Vor einer Woche hat Lighthouse Reports einen Bericht veröffentlicht, in dem es um die Ergebnisse ihrer Recherche zu Pushbacks auf Touristenfähren von Italien nach Griechenland geht. Sie fanden Beweise, dass Asylsuchende, darunter auch Kinder, in inoffiziellen Gefängnissen – zum Teil mit Handschellen – während der Überfahrt im Bauch von Passagierschiffen festgehalten werden. SRF und ARD Monitor waren auch an der Recherche beteiligt und haben darüber in Fernsehbeiträgen berichtet. 

Am 25. Januar habe ich, gemeinsam mit fünf anderen grünen Abgeordneten, der Europäischen Kommission eine schriftliche Anfrage dazu gestellt. Ich möchte erfahren, inwieweit diese illegalen Pushbacks von Italien nach Griechenland mit dem EU-Asylrecht vereinbar sind, und welche Nachuntersuchungen von der Kommission aus geplant sind, um diesem Tatbestand nachzugehen. Eine weitere Frage geht um das bilaterale Rückübernahmeabkommen zwischen Italien und Griechenland aus dem Jahr 1999 und ob dieser Vertrag überhaupt dem EU Besitzstand entspricht. 

Meine gesammelten schriftlichen Anfragen an die Kommission und die Antworten findet ihr hier.

Meine Anfrage

Lighthouse Reports hat zusammen mit SRF, ARD Monitor, Al Jazeera, Il Domani und Solomon am 18. Januar 2023 einen Bericht veröffentlicht, der die Praktik der illegalen Pushbacks auf Passagierschiffen von Italien nach Griechenland dokumentiert. Beweise zeigen, dass Asylsuchende, die von italienischen Behörden in adriatischen Häfen aufgegriffen werden, bei ihrer Ankunft kein Asyl beantragen können, sondern im Hafen festgehalten und dann nach Griechenland zurückgeschoben werden. Berichten von Personen afghanischer, syrischer oder irakischer Herkunft zufolge wurden sie während ihrer Abschiebung von Italien nach Griechenland in abgetrennten Einrichtungen auf Passagierschiffen inhaftiert, mit Handschellen gefesselt und auf engem Raum eingesperrt. 

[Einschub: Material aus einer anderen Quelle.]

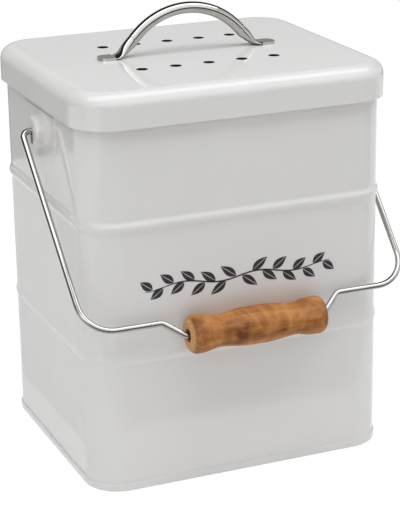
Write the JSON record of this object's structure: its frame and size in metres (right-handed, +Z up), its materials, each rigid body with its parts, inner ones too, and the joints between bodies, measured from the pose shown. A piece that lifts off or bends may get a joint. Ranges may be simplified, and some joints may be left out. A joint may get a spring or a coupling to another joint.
{
  "type": "compost caddy",
  "caption": "Rounded-box steel compost caddy with a vented lift-off lid, filter under it, arched lid handle and a wire bail with a turned wooden grip.",
  "frame": {"origin": "middle of the flat underside of the base pan", "axes": "+X to the right along the front, +Y to the back, +Z up; the front, where the grip rests, faces -Y"},
  "size_m": [0.2049, 0.1806, 0.2579],
  "materials": {
    "white_enamel": "glossy white powder coat on sheet steel",
    "polished_steel": "polished bright steel",
    "turned_wood": "turned, satin varnish",
    "plated_fasteners": "bright zinc plated",
    "grey_moulding": "light grey moulded plastic",
    "charcoal_pad": "charcoal-filled fibre pad"
  },
  "bodies": {
    "bin": {"bin_wall": "white_enamel", "base_pan": "white_enamel", "bail_ear_left": "white_enamel", "bail_ear_right": "white_enamel"},
    "lid": {"lid_shell": "white_enamel", "lid_handle": "polished_steel", "handle_stud_left": "plated_fasteners", "handle_stud_right": "plated_fasteners", "handle_washer_left": "plated_fasteners", "handle_washer_right": "plated_fasteners", "handle_nut_left": "plated_fasteners", "handle_nut_right": "plated_fasteners", "filter_frame": "grey_moulding"},
    "filter": {"charcoal_filter": "charcoal_pad", "filter_cover": "grey_moulding"},
    "bail": {"bail_wire": "polished_steel"},
    "grip": {"wood_grip": "turned_wood"}
  },
  "joints": [
    {"name": "lid_lift", "type": "slide", "parent": "bin", "child": "lid", "axis": [0, 0, 1], "range_m": [0, 0.15]},
    {"name": "filter_release", "type": "slide", "parent": "lid", "child": "filter", "axis": [0, 0, -1], "range_m": [0, 0.06]},
    {"name": "bail_swing", "type": "hinge", "parent": "bin", "child": "bail", "pos_m": [0, 0, 0.19304], "axis": [-1, 0, 0], "range_deg": [0, 277.36]},
    {"name": "grip_spin", "type": "hinge", "parent": "bail", "child": "grip", "pos_m": [0.0023, -0.0888, 0.09204], "axis": [1, 0, 0], "continuous": true}
  ]
}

  1. Inwiefern ist diese Praxis nach Ansicht der Europäischen Kommission mit dem asylrechtlichen EU acquis vereinbar?
  2. Ist das bilaterale Rückübernahmeabkommen zwischen IT und GR mit dem EU acquis vereinbar?
  3. Welche Folgemaßnahmen gedenkt die Europäische Kommission im Anschluss an den oben genannten Bericht zu ergreifen?